There are a number of risk factors for the development of Barrett’s esophagus, including:

  • Symptoms of GERD
  • Obesity
  • Increasing age
  • Caucasian ethnicity
  • Male gender
  • Family history of Barrett’s esophagus


Barrett’s esophagus usually doesn’t produce any specific symptoms on its own. People with chronic acid reflux problems may experience a variety of symptoms including heartburn, regurgitation of food, swallowing difficulties, excess belching, hoarseness, sore throat, cough, or breathing problems similar to asthma such as shortness of breath and wheezing. The columnar lining may become irritated and bleed, resulting in anemia (low blood count), or may develop ulcerations which cause pain, but these problems aren’t common. Barrett’s oesophagus is suspected when there are symptoms of persistent gastric reflux or symptoms of complicated reflux. These symptoms include –

  • Persistent heartburn
  • Difficulty swallowing
  • Painful swallowing
  • Vomiting
  • Weight loss
  • A sensation of fullness during eating


Medications – A certain category of drugs called proton pump inhibitors are the main tool used to markedly reduce stomach acid. There are a number of these medications available. Some of the more common ones include Prilosec (omeprazole), Prevacid (lansoprazole), AcipHex (rabeprazole), Protonix (pantoprazole) and Nexium (esomeprazole) taken once or twice a day. All of these are equally effective despite some deceptive advertising. Other acid reducing drugs such as Zantac, Pepcid, Axid, and Tagamet are also available.

Photodynamic therapy (PDT) uses a special laser device, called an esophageal balloon, along with a drug called Photofrin.

Other procedures use different types of high energy to destroy the precancerous tissue.

Surgery removes the abnormal lining.

Alternative Treatment

Multi-Vitamins – Daily supplements of multi vitamins containing the antioxidant vitamins A, C, E, the B vitamins, and trace minerals, such as magnesium, calcium, zinc, and selenium.

Probiotic supplement – Probiotics or “friendly” bacteria may help maintain a balance in the digestive system between good and harmful bacteria. Some probiotic supplements may need to be refrigerated for best results.

Omega-3 fatty acids, such as fish oil, may help decrease inflammation in case of acid reflux.

DGL-licorice helps protect against stomach damage.
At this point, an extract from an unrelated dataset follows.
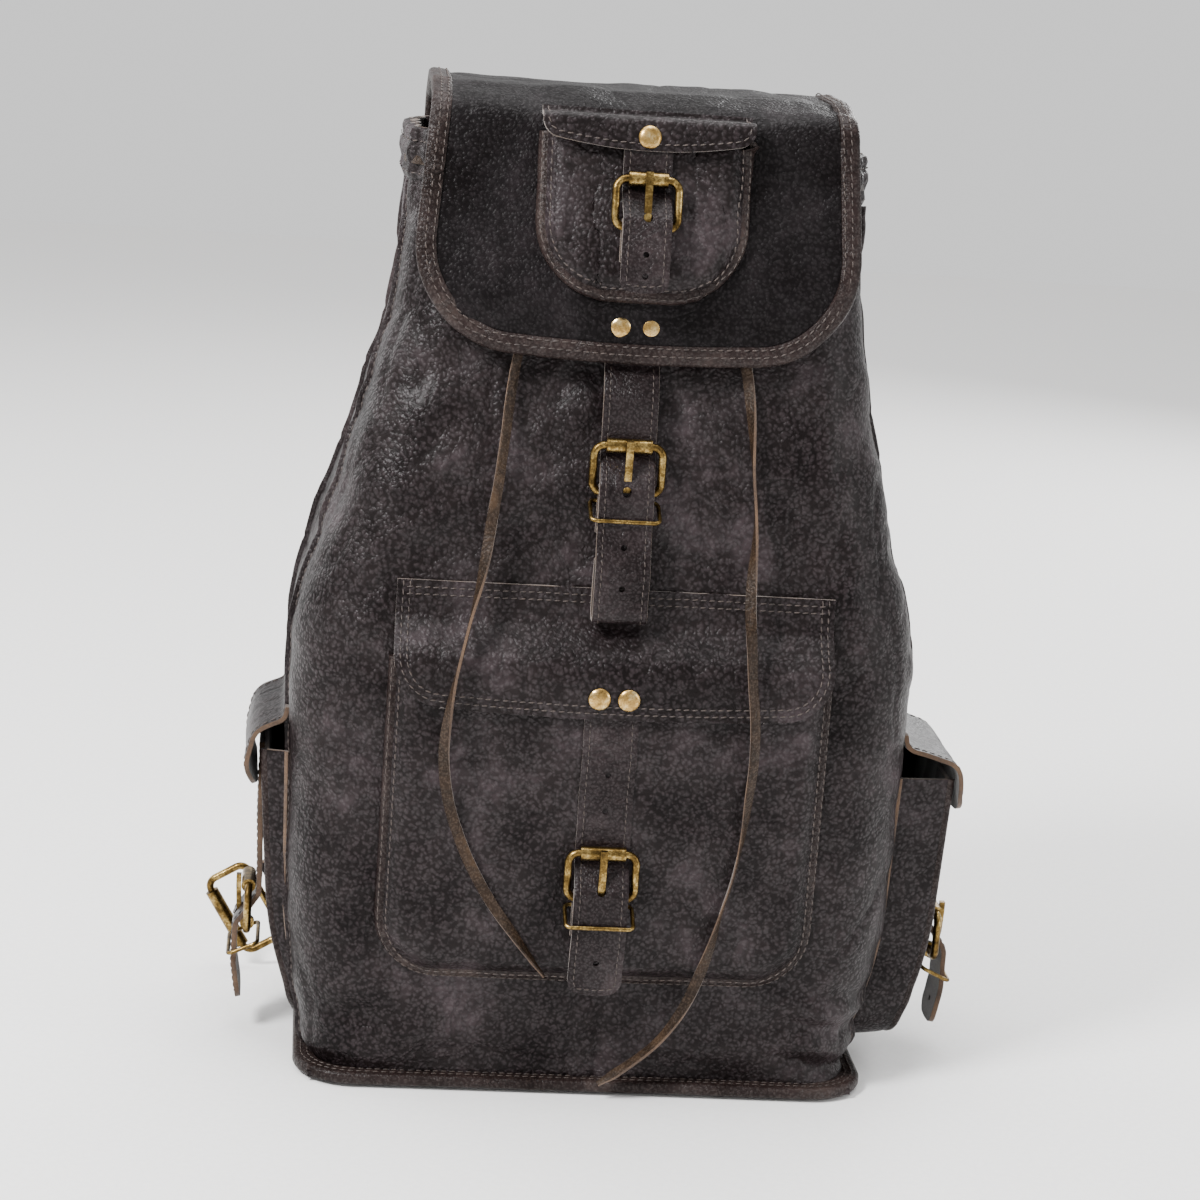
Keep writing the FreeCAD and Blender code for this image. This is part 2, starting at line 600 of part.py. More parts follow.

Glycyrrhizin is a chemical found in licorice that causes side effects and drug interactions. DGL is deglycyrrhizinated licorice, or licorice with the glycyrrhizin removed.

Lifestyle Changes – Barrett’s Esophagus can be cured simply by the elimination of foods, beverages and habits that increase the risk of acid exposure to the esophagus. Common health risks include tobacco and alcohol use, but Barrett’s Esophagus is also cured by reducing the amount of spicy, refined or processed foods in the diet, along with avoiding soft drinks and aspirin. Losing weight is also beneficial; excess weight puts additional pressure on the abdomen and pushes up the stomach, causing acid to back up in the esophagus.